The socialist movement has the power to put an end to the system responsible for the deprivation and poverty which give rise to crime in the first place. Socialists seek to abolish the present machinery of so-called justice, with all its painful and inhuman aspects, but we do not want to replace it with either total individual liberty to do as one wishes or the crowd’s summary justice of the lynch-mob. Socialists are usually blamed for the vagueness of our proposals to solve the most painful social problem as soon as it comes to dealing with the problem of reconstruction and practical life in the future society. However, it is not up to the Socialist Party to fix the future beforehand, but rather to simply guarantee the conditions of freedom necessary for the social evolution to eventually secure the greatest well-being and the greatest material, spiritual and intellectual development for all. We do not boast that we possess absolute truth, good for all times, universally applicable, or determinable in advance, but that instead, once freedom has been secured, mankind will go forward discovering and acting gradually with the least number of upheavals and with a minimum of friction.

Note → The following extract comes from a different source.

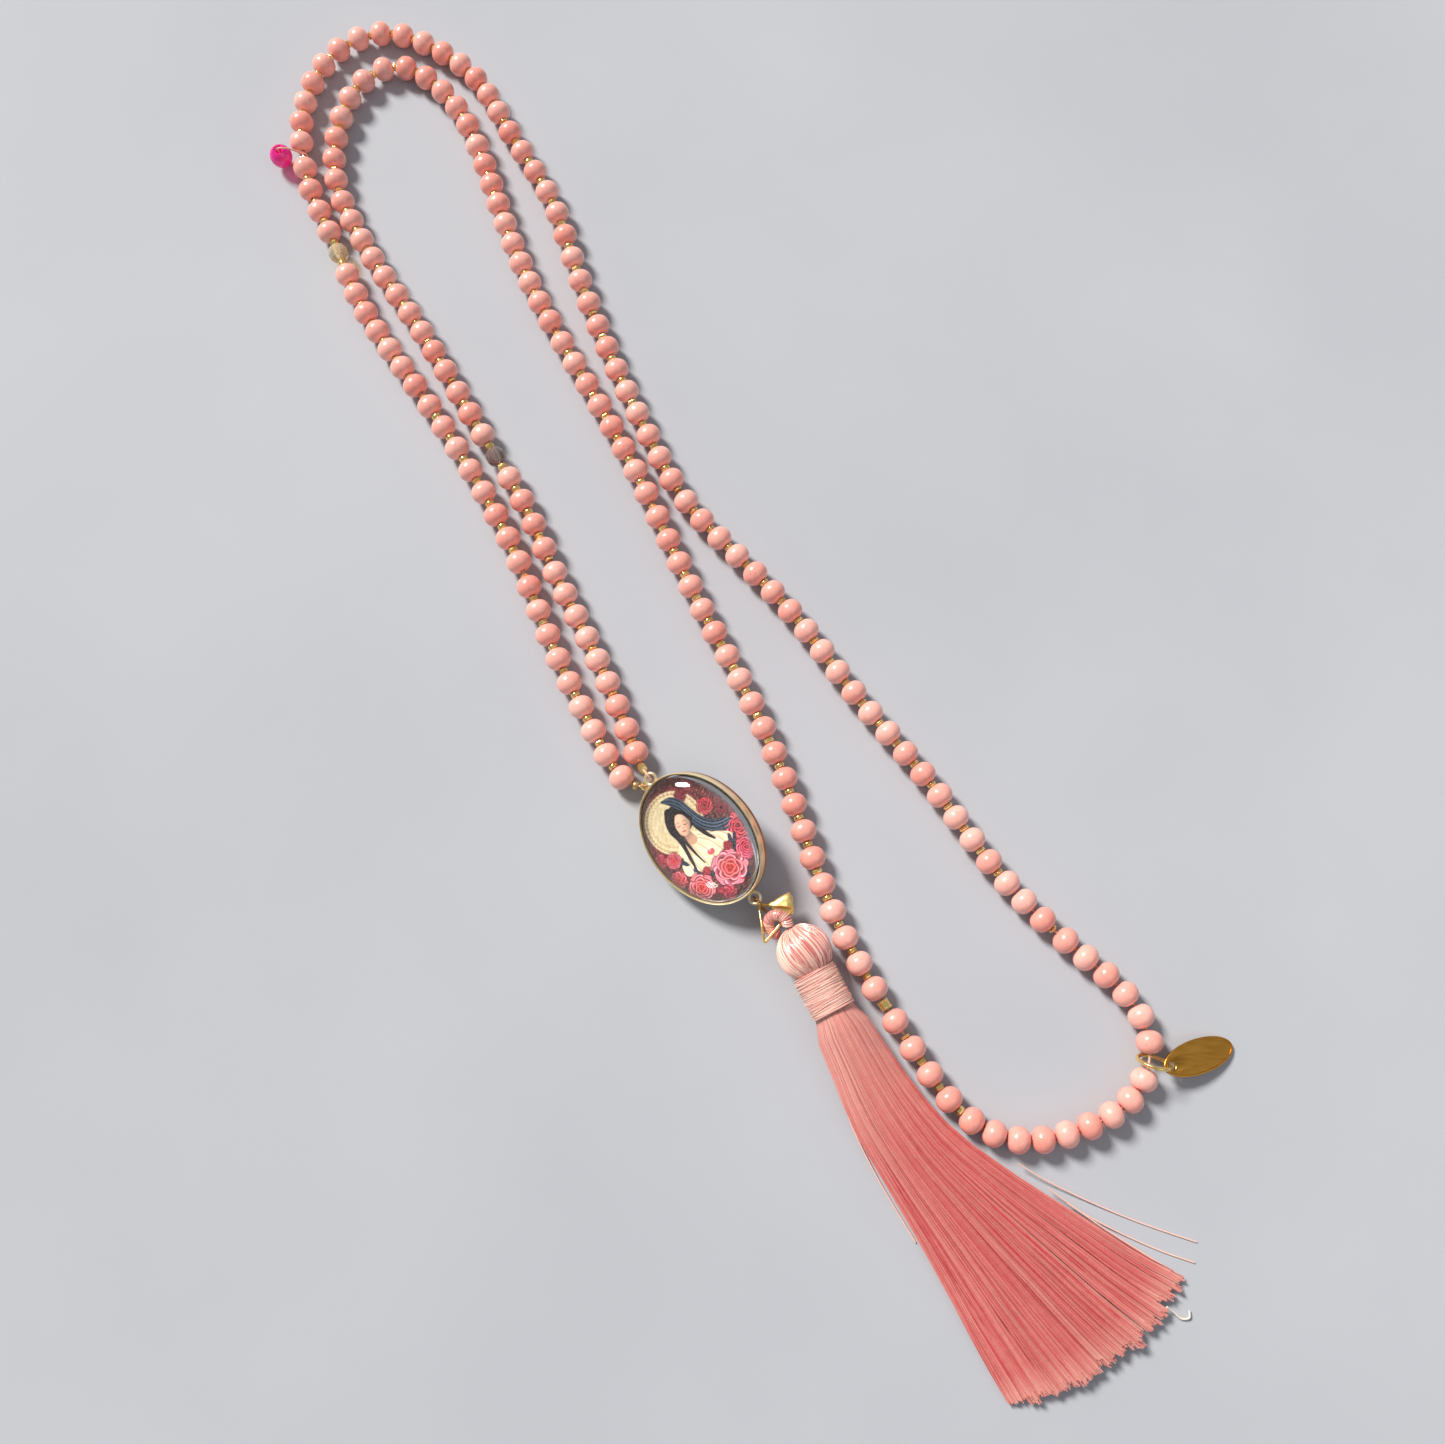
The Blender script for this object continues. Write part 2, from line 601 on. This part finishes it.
# ---------------------------------------------------------------- the tassel
HEAD_AT = Vector((0.0188, -0.0727, HEAD_R + 0.0001))
NECK_FROM, NECK_TO = Vector((0.0207, -0.0769, 0.0054)), Vector((0.0251, -0.0853, 0.0052))
WRAP_BORE_R, SKIRT_CORE_R = 0.0044, 0.0040
LOOP_R, LOOP_CORD_R = 0.0024, 0.0012
# The fan's left edge, right edge and thickness, from the neck wrap down to the ends.
SKIRT = [
    ((0.0213, -0.0901), (0.0312, -0.0849), 0.0096), ((0.0244, -0.0980), (0.0352, -0.0906), 0.0082),
    ((0.0282, -0.1080), (0.0402, -0.0978), 0.0070), ((0.0350, -0.1202), (0.0495, -0.1090), 0.0060),
    ((0.0426, -0.1332), (0.0620, -0.1183), 0.0050), ((0.0502, -0.1473), (0.0775, -0.1280), 0.0042),
    ((0.0563, -0.1583), (0.0908, -0.1362), 0.0035), ((0.0604, -0.1655), (0.0991, -0.1402), 0.0030),
]
SKIRT_BOW = 0.0052  # how far the middle of the ends lies past their corners


def loop_points():
    """Thread-wrapped loop round the bail's bar, one leg higher than the other."""
    to_head = Vector((HEAD_AT.x - LIFT_AT.x, HEAD_AT.y - LIFT_AT.y, 0.0))
    reach = to_head.length - HEAD_R - GAP
    to_head.normalize()
    across = UP.cross(to_head).normalized()
    raised = (UP * 0.80 + across * 0.60).normalized()
    round_bar = [math.pi / 2 + math.pi * k / 8 for k in range(9)]
    points = [
        LIFT_AT + to_head * (LOOP_R * math.cos(t)) + raised * (LOOP_R * math.sin(t)) for t in round_bar
    ]
    upper = LIFT_AT + to_head * reach + raised * (LOOP_R * 0.66)
    lower = LIFT_AT + to_head * reach - raised * (LOOP_R * 0.66)
    return [upper, *points, lower]


def tassel_axis():
    return (NECK_TO - NECK_FROM).normalized()


def make_tassel(mats):
    axis = tassel_axis()
    m = placed(HEAD_AT, axis)
    outer = [(-HEAD_R * 0.97, 0.0016), (-HEAD_R * 0.80, 0.0038), (-HEAD_R * 0.42, 0.0056), (0.0, HEAD_R),
             (HEAD_R * 0.36, 0.0059), (0.0043, 0.0047)]
    inner = [(0.0043, 0.0032), (0.0024, 0.0046), (0.0, 0.0051), (-0.0026, 0.0044), (-0.0044, 0.0025)]
    rings = []
    for height, radius in outer + inner:
        turns = [2 * math.pi * k / 14 for k in range(14)]
        rings.append([m @ Vector((radius * math.cos(a), radius * math.sin(a), height)) for a in turns])
    bm = bmesh.new()
    skin(bm, rings)
    from_bmesh("tassel_head", bm, mats["satin"])
    core = [(-0.0040, 0.0015), (-0.0024, 0.0040), (0.0, 0.0047), (0.0022, 0.0042), (0.0037, 0.0022)]
    turned("tassel_head_core", core, m, 12, mats["core"])

    length = (NECK_TO - NECK_FROM).length
    wrap = [(0.0, NECK_R - 0.0003), (0.0008, NECK_R), (length - 0.0008, NECK_R), (length, NECK_R - 0.0003)]
    turned("tassel_neck_wrap", wrap, placed(NECK_FROM, axis), 16, mats["satin"], bore=WRAP_BORE_R)
    make_skirt(mats)


def make_skirt(mats):
    """Fan of threads as one solid with a flat underside, and its round core inside the neck wrap."""
    axis = tassel_axis()
    level = Vector((axis.y, -axis.x, 0.0)).normalized()
    count = 12
    rings = [ring_points(NECK_FROM + axis * 0.0012, -level, UP, SKIRT_CORE_R, count),
             ring_points(NECK_TO + axis * 0.0005, -level, UP, SKIRT_CORE_R, count)]
    last = len(SKIRT) - 1
    for k, (left, right, thick) in enumerate(SKIRT):
        left, right = Vector((*left, 0.0)), Vector((*right, 0.0))
        middle, half = (left + right) / 2, (right - left) / 2
        along = Vector((half.y, -half.x, 0.0)).normalized()
        ring = []
        for j in range(count):
            a = 2 * math.pi * j / count - math.pi / 2
            share = math.cos(a)
            bow = along * (SKIRT_BOW * (k / last) ** 2 * (1 - share**2))
            height = 0.0 if math.sin(a) < -0.01 else thick * (0.35 + 0.65 * math.sin(a))
            ring.append(middle + half * share + bow + UP * (height + 0.0002))
        rings.append(ring)
    bm = bmesh.new()
    skin(bm, rings)
    from_bmesh("tassel_skirt", bm, mats["satin"])


def main():
    for obj in list(bpy.data.objects):
        bpy.data.objects.remove(obj)
    mats = make_finishes()
    route = Route([(x, y, BEAD_R) for x, y in OUTER_ROUTE + INNER_ROUTE] + EYE_TURN)
    marks, knots = make_strand(route, mats)
    eye_in, turn = make_thread(route, marks, knots, mats)
    make_eye_seeds(route, eye_in, turn, mats)
    make_crystals(route, marks, mats)
    make_tube_spacer(route, marks, mats)
    make_pink_charm(route, marks, mats)
    make_tag(route, marks, mats)
    m = make_medallion(mats)
    make_hanger(m, mats)
    curve_tube("tassel_hanging_loop", loop_points(), LOOP_CORD_R, mats["satin"])
    make_tassel(mats)


main()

Thus our solutions always leave the door open to different and, one hopes, better solutions. In the interest of public safety it is useful that railwaymen, for instance, specialise in their job and doctors for example entirely devote themselves to their skills. But we need not permit someone to be a judge by profession. Everybody should take care of social defence, in the same way in which everybody promptly helps when disaster strikes. If people do not feel sufficiently protected by the public, no doubt they immediately call for the policeman. Therefore, the only way of preventing the policeman from existing is to make him useless by replacing him in those functions that constitute a real protection for the public.
Let people remember that among the most hideous crimes are the millions of deaths by slow starvation during the first years of a child life.